== SET TASK ==
From the entries below, copy exactly the lines from the one that contains "extrude(amount=20.2)" through the one that contains "bpy.data.objects.remove(obj)", both included, and only those.

== INPUT ==
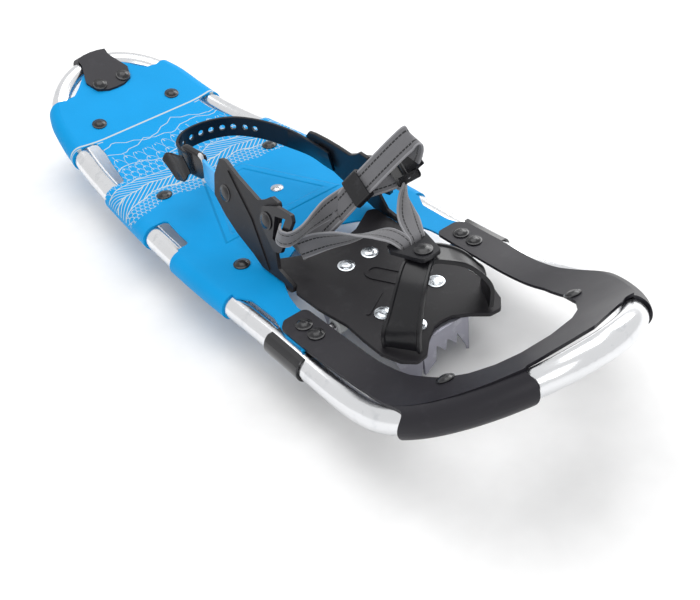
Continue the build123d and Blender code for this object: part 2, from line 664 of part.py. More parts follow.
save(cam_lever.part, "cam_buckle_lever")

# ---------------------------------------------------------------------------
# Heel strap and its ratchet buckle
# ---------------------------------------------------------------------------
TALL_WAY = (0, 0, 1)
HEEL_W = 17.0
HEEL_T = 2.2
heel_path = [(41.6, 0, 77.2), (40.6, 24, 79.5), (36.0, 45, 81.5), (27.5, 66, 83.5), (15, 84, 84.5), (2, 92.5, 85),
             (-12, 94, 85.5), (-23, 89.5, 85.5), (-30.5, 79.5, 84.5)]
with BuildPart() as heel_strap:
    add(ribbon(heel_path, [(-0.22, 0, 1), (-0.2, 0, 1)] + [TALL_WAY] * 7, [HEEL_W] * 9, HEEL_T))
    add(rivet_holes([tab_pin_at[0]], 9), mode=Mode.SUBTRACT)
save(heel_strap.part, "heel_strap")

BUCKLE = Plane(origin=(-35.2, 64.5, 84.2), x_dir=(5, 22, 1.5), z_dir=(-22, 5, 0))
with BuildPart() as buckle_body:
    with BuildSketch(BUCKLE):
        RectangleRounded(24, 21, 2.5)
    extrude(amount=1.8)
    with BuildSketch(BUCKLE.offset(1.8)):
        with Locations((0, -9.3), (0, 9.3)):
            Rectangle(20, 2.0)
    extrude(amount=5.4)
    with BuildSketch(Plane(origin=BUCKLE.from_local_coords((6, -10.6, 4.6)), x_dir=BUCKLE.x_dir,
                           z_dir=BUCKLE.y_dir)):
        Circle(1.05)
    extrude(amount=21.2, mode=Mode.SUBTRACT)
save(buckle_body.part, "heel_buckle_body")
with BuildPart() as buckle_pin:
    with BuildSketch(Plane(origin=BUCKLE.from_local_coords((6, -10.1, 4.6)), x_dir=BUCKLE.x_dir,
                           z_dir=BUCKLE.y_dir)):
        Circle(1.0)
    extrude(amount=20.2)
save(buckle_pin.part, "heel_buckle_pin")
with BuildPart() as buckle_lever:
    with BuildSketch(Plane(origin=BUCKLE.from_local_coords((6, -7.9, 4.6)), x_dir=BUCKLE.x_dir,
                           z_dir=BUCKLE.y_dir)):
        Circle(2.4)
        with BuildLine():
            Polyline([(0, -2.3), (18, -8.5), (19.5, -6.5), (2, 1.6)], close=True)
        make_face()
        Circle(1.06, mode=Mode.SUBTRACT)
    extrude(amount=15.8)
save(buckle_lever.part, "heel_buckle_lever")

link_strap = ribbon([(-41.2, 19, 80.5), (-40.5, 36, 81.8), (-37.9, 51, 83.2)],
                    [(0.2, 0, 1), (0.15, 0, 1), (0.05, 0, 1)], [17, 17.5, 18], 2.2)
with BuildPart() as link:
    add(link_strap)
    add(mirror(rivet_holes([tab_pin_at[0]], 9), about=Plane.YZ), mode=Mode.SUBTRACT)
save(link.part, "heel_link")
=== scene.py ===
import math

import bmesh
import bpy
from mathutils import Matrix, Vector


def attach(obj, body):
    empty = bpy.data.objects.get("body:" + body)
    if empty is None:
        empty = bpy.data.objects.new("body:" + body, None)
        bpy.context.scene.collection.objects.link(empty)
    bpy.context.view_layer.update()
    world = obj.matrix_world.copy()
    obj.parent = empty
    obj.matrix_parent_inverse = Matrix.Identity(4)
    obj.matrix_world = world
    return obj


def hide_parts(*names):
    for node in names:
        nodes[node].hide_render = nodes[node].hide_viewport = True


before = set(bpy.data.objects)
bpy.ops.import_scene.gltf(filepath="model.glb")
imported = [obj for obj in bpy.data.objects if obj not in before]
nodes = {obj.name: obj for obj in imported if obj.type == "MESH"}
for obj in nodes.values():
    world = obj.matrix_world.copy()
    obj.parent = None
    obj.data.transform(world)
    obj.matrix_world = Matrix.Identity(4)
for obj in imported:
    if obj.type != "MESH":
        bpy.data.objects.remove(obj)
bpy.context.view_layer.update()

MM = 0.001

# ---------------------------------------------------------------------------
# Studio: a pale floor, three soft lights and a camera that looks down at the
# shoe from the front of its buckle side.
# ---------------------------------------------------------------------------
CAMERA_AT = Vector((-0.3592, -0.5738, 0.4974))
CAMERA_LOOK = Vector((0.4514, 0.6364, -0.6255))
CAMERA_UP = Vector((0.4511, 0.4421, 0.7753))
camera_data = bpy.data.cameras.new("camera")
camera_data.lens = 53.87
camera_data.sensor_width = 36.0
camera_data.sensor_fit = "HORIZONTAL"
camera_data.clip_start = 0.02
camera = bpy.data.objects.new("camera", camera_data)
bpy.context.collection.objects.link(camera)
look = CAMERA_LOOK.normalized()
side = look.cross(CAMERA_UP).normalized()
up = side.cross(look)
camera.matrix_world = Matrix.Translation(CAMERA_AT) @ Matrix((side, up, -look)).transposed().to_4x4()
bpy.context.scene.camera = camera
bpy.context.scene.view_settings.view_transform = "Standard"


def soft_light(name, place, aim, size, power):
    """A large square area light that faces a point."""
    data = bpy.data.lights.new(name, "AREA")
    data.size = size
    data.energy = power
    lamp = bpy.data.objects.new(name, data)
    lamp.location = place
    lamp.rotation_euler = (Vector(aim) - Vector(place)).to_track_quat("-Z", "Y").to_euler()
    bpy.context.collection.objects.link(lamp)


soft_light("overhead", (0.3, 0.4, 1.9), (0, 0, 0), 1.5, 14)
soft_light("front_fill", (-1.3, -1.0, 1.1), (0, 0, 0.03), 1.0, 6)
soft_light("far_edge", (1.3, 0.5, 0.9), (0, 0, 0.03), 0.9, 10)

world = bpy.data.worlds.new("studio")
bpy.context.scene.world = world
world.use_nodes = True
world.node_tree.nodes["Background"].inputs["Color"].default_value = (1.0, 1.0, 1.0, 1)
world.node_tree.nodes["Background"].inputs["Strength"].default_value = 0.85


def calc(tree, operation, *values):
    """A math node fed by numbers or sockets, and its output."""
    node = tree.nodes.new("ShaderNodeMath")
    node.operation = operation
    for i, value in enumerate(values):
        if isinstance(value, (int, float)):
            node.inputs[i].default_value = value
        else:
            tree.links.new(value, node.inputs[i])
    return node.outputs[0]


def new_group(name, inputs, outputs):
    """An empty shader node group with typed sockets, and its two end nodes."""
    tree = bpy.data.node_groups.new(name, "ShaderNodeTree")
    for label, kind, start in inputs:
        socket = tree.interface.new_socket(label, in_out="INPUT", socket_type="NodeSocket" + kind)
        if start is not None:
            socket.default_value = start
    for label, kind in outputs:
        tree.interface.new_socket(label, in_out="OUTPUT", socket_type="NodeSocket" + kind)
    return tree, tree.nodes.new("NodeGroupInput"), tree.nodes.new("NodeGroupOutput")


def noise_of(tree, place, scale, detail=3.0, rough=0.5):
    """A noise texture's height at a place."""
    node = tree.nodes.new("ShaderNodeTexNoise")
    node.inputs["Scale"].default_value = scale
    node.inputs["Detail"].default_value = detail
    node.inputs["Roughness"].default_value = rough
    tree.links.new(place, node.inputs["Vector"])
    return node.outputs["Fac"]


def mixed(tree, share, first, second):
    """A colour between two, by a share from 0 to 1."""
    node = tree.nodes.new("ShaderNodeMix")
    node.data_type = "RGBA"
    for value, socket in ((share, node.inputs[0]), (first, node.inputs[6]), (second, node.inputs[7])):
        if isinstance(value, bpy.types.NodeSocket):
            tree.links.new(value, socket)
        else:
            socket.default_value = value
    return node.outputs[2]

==

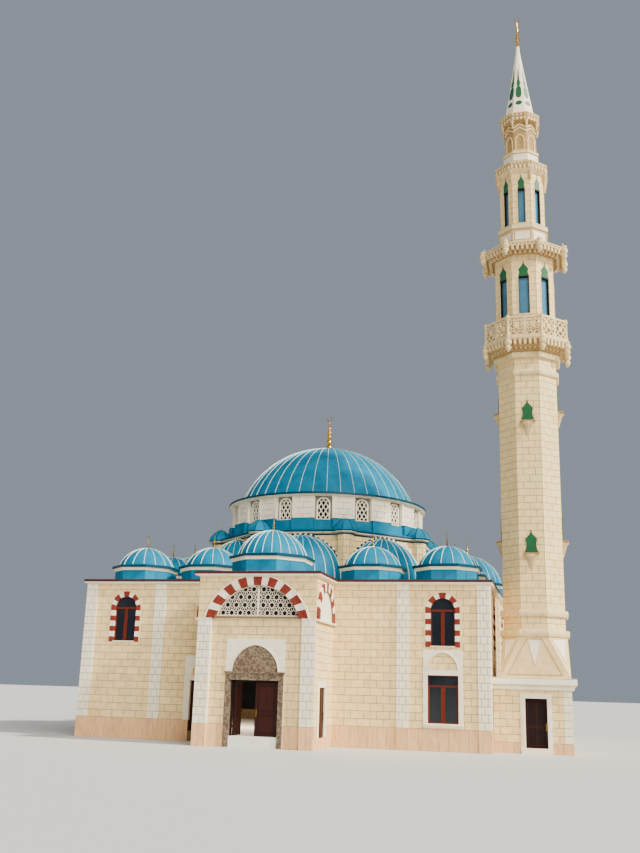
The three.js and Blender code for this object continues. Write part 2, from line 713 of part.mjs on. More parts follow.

== OUTPUT FOR THIS EXERCISE ==
    extrude(amount=20.2)
save(buckle_pin.part, "heel_buckle_pin")
with BuildPart() as buckle_lever:
    with BuildSketch(Plane(origin=BUCKLE.from_local_coords((6, -7.9, 4.6)), x_dir=BUCKLE.x_dir,
                           z_dir=BUCKLE.y_dir)):
        Circle(2.4)
        with BuildLine():
            Polyline([(0, -2.3), (18, -8.5), (19.5, -6.5), (2, 1.6)], close=True)
        make_face()
        Circle(1.06, mode=Mode.SUBTRACT)
    extrude(amount=15.8)
save(buckle_lever.part, "heel_buckle_lever")

link_strap = ribbon([(-41.2, 19, 80.5), (-40.5, 36, 81.8), (-37.9, 51, 83.2)],
                    [(0.2, 0, 1), (0.15, 0, 1), (0.05, 0, 1)], [17, 17.5, 18], 2.2)
with BuildPart() as link:
    add(link_strap)
    add(mirror(rivet_holes([tab_pin_at[0]], 9), about=Plane.YZ), mode=Mode.SUBTRACT)
save(link.part, "heel_link")
=== scene.py ===
import math

import bmesh
import bpy
from mathutils import Matrix, Vector


def attach(obj, body):
    empty = bpy.data.objects.get("body:" + body)
    if empty is None:
        empty = bpy.data.objects.new("body:" + body, None)
        bpy.context.scene.collection.objects.link(empty)
    bpy.context.view_layer.update()
    world = obj.matrix_world.copy()
    obj.parent = empty
    obj.matrix_parent_inverse = Matrix.Identity(4)
    obj.matrix_world = world
    return obj


def hide_parts(*names):
    for node in names:
        nodes[node].hide_render = nodes[node].hide_viewport = True


before = set(bpy.data.objects)
bpy.ops.import_scene.gltf(filepath="model.glb")
imported = [obj for obj in bpy.data.objects if obj not in before]
nodes = {obj.name: obj for obj in imported if obj.type == "MESH"}
for obj in nodes.values():
    world = obj.matrix_world.copy()
    obj.parent = None
    obj.data.transform(world)
    obj.matrix_world = Matrix.Identity(4)
for obj in imported:
    if obj.type != "MESH":
        bpy.data.objects.remove(obj)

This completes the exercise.